When Mies van der Rohe set out to remake the world in the image of a crystal-clear tower with steel columns behind walls of glass, he probably wasn’t thinking about dressing up those buildings with old-timey hats and handlebar mustaches. However, a century later that’s exactly what’s happening in Cincinnati.

Cincinnati’s Scripps Center dressed up for the All-Star game. (Courtesy Mayerson Co.)

The Queen City’s 468-foot-tall Scripps Center, a 1990 office tower resembles any Midwestern skyscraper with a curved wall of glass keeping watch over the Ohio River. But thanks to red, white, and black colored panels applied to the top of the tower, the building now looks a little like the Cincinnati Reds’ mascot, Mr. Redlegs.

Mies would probably loathe this decorative approach to giving buildings character, but it’s not 1921 anymore, Ludwig. The Reds gave the building a pillbox hat and mustache in celebration of the 2015 All-Star Game, which will be played in July at the city’s Great American Ballpark.

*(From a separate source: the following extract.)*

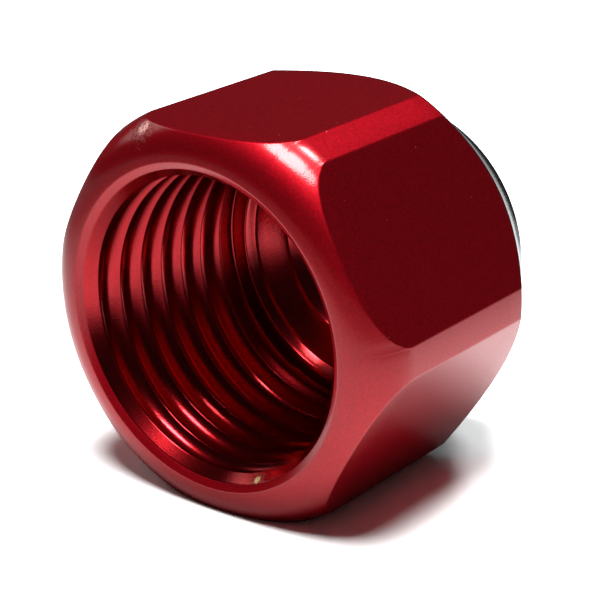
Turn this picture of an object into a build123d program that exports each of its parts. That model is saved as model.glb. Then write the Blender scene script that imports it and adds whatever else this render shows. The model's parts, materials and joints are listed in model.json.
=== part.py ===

The panels are made of the same material that is sometimes used to put advertisements on buses. In anticipation of the game and its parallel festivities such as the Home Run Derby, the city is pulling out all the stops, including shutting down part of a freeway and projecting images on the nearby Carew Tower, one of the city’s most iconic structures. And all throughout the city, 850-pound sculptures of mustaches are being decorated in baseball-themed art.